# Task
Emit the entire listing verbatim.

# Data excerpt
******************************
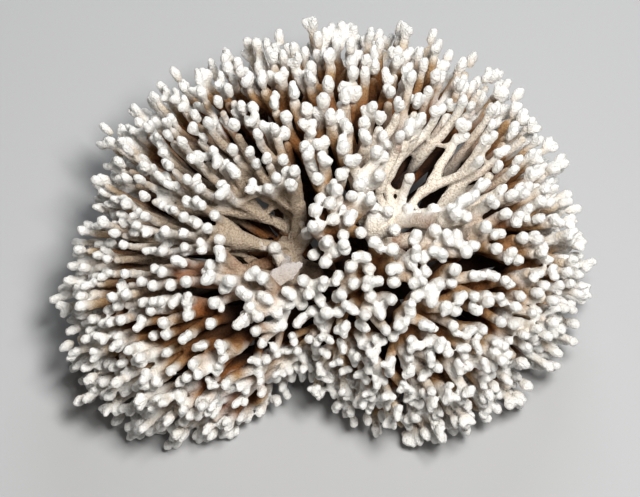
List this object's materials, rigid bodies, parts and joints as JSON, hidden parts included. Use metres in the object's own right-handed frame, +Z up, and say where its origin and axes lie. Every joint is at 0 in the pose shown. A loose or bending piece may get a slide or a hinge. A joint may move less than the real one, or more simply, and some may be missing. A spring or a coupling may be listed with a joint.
{
  "type": "branching coral",
  "caption": "Dried branching coral colony: a low notched dome of blunt forking fingers on a holdfast cut off flat, for display.",
  "frame": {"origin": "centre of the flat cut under the holdfast", "axes": "+Z up out of the crown of the dome, +X across the widest side, +Y towards the back, with the notch at the front towards -Y"},
  "size_m": [0.2487, 0.2072, 0.1276],
  "materials": {
    "fingers": "matte, fine grained, bleached white tips on beige shafts",
    "core": "matte, fine grained, stained tan brown"
  },
  "bodies": {
    "root": {"holdfast": "core", "limb_01": "core", "limb_02": "core", "limb_03": "core", "limb_04": "core", "limb_05": "core", "limb_06": "core", "limb_07": "core", "limb_08": "core", "limb_09": "core", "limb_10": "core", "limb_11": "core", "branch_01": "fingers", "branch_02": "fingers", "branch_03": "fingers", "branch_04": "fingers", "branch_05": "fingers", "branch_06": "fingers", "branch_07": "fingers", "branch_08": "fingers", "branch_09": "fingers", "branch_10": "fingers", "branch_11": "fingers", "branch_12": "fingers", "branch_13": "fingers", "branch_14": "fingers", "branch_15": "fingers", "branch_16": "fingers", "branch_17": "fingers", "branch_18": "fingers", "branch_19": "fingers", "branch_20": "fingers", "branch_21": "fingers", "branch_22": "fingers", "branch_23": "fingers", "branch_24": "fingers", "branch_25": "fingers", "branch_26": "fingers", "branch_27": "fingers", "branch_28": "fingers", "branch_29": "fingers", "branch_30": "fingers", "branch_31": "fingers", "branch_32": "fingers", "branch_33": "fingers", "branch_34": "fingers", "branch_35": "fingers", "branch_36": "fingers", "branch_37": "fingers", "branch_38": "fingers", "branch_39": "fingers", "branch_40": "fingers", "branch_41": "fingers", "branch_42": "fingers", "branch_43": "fingers", "branch_44": "fingers", "branch_45": "fingers", "branch_46": "fingers", "branch_47": "fingers"}
  },
  "joints": []
}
******************************
# Problem solution
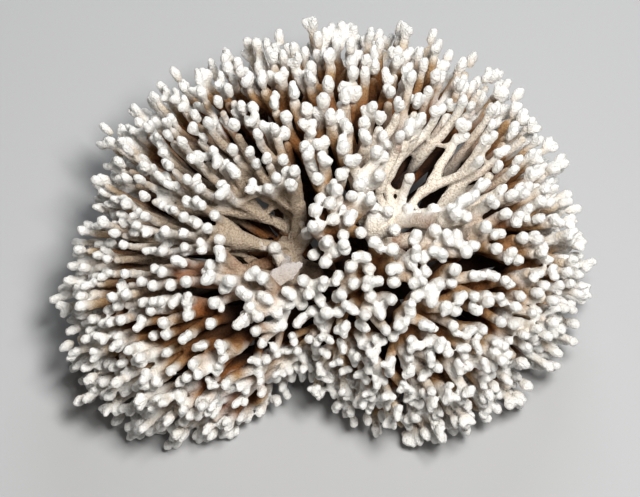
List this object's materials, rigid bodies, parts and joints as JSON, hidden parts included. Use metres in the object's own right-handed frame, +Z up, and say where its origin and axes lie. Every joint is at 0 in the pose shown. A loose or bending piece may get a slide or a hinge. A joint may move less than the real one, or more simply, and some may be missing. A spring or a coupling may be listed with a joint.
{
  "type": "branching coral",
  "caption": "Dried branching coral colony: a low notched dome of blunt forking fingers on a holdfast cut off flat, for display.",
  "frame": {"origin": "centre of the flat cut under the holdfast", "axes": "+Z up out of the crown of the dome, +X across the widest side, +Y towards the back, with the notch at the front towards -Y"},
  "size_m": [0.2487, 0.2072, 0.1276],
  "materials": {
    "fingers": "matte, fine grained, bleached white tips on beige shafts",
    "core": "matte, fine grained, stained tan brown"
  },
  "bodies": {
    "root": {"holdfast": "core", "limb_01": "core", "limb_02": "core", "limb_03": "core", "limb_04": "core", "limb_05": "core", "limb_06": "core", "limb_07": "core", "limb_08": "core", "limb_09": "core", "limb_10": "core", "limb_11": "core", "branch_01": "fingers", "branch_02": "fingers", "branch_03": "fingers", "branch_04": "fingers", "branch_05": "fingers", "branch_06": "fingers", "branch_07": "fingers", "branch_08": "fingers", "branch_09": "fingers", "branch_10": "fingers", "branch_11": "fingers", "branch_12": "fingers", "branch_13": "fingers", "branch_14": "fingers", "branch_15": "fingers", "branch_16": "fingers", "branch_17": "fingers", "branch_18": "fingers", "branch_19": "fingers", "branch_20": "fingers", "branch_21": "fingers", "branch_22": "fingers", "branch_23": "fingers", "branch_24": "fingers", "branch_25": "fingers", "branch_26": "fingers", "branch_27": "fingers", "branch_28": "fingers", "branch_29": "fingers", "branch_30": "fingers", "branch_31": "fingers", "branch_32": "fingers", "branch_33": "fingers", "branch_34": "fingers", "branch_35": "fingers", "branch_36": "fingers", "branch_37": "fingers", "branch_38": "fingers", "branch_39": "fingers", "branch_40": "fingers", "branch_41": "fingers", "branch_42": "fingers", "branch_43": "fingers", "branch_44": "fingers", "branch_45": "fingers", "branch_46": "fingers", "branch_47": "fingers"}
  },
  "joints": []
}